A stunt-person at heart, I became stunted.
Then I got older. 
Then a bit older again after that.
And then I was too olde to play at a level I once dreamt. 

So, I came out of retirement. 
It was an idle Tuesday, I believe, when unexpectedly, all of a sudden, I woke up grown a bit. 
Limbs aplenty. Cojones enough. An artiste was spawned. 
From Hall i' th' Wood to Hollywood. I suppose, in a way, I made up for time misplaced. 
The first leg of the journey was fast. In plain sight were lights. A speedy train straight to Harrods. Stocked. Check.
Then more.
Airplanes.
Then waywards. 
Slightly.
Then back Homeward. To the wild North West.
A printer I became.
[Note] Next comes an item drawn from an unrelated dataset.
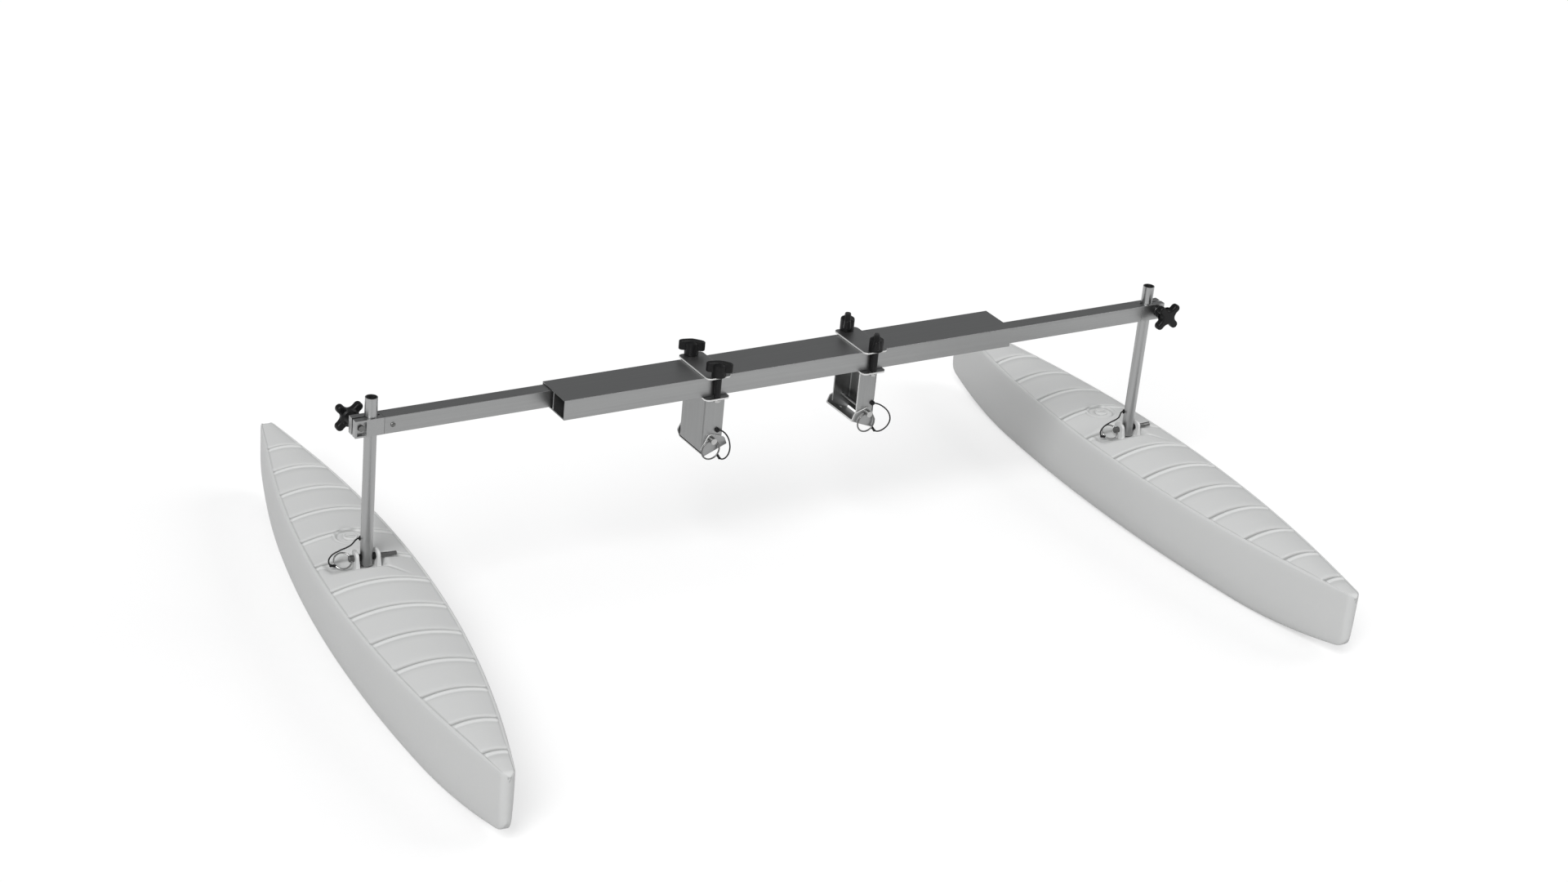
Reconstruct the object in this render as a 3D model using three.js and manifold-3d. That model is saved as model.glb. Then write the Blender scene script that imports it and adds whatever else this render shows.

From barcodes to zip codes, far and wide they would post. 
Supremarkets, we swept up. 
From lamp-posts to boats to retreats just below hilltops, and bottle tops from which pills pop. 

Personally, I like Tea. I make loads for builders. Terracotta coloured. 
Gumshield in, I would say "No" twice to Central Saint Martins.
Thrice after I swatted bright opportunities from relatively big-hitters, supposedly. It's not them, it's me.
I was a boxer, you see, briefly. A lightweight. I'd swap the sellotape of a day-job, for star-spangled silk and canvas, unpaid, but a step up in experience undoubtedly.     
However, no matter what avenue I needed to utilise the ejector seat, from toddler to teenager, afterwards and quite recently, my one steady consistent, almost always, has been the desire to draw things. Just for me. 
I'm a homing bird. I can clarify my message.
Honing a craft, that's a hobby, I promised a gentleman with the last name Washington, that I would do what I have to do.
 
At first, I was afraid.
 
But, after some reflections, truth be told... I don't need to be the MVP, a VIP, or even RSVP'd to. It was only ever too hard when I stopped being the me you see before you. Making.
In all my years on Earth, my calculations estimate I've spent over a quarter nurturing those skills. If I sent a nickel to Saint Nic for every festive nighttime I spent scribbling for nothing, I'd expect a set of teeth like a Tooth fairy from Turkey.  
Then again, I've grown into my gaps.  
I'm 59mins from the bay of Morecambe, and I'm wiser. I eat ice cream when I want it. Hold the cone.
They say, "life is too short to be having anything but fun". All I know for sure is, how much I like being me right now. No excuses.
Yes, I had to bury the old me underneath the seaside. 
 
And I'm off on that note. Time to resew some seeds.

SHORTHAND EDIT


Who The Heck?: Rael Gough
What In Heck?: Part-Time Super
Why In Heck?: Why Not?
Where In Heck?: ONEMAN.LAND is not in Heck
 
The keys are under the plant pot. Enjoy your stay.
 
P.S. This simple task felt like nearly the hardest of my lifetime. 'Turns out, it ain't so bad. Hanging myself back out on the line, I would like to live as if my forebears could see me now. I wish to write like the writer, to be brave as the paratrooper, the artist, and my grandmas. Dedicated to my future child, for you I will illustrate a thousand thoughts.  
DISCLAIMER: Not all in one sitting.
 
P.P.S. Maybe I'm not meant to be alone after all.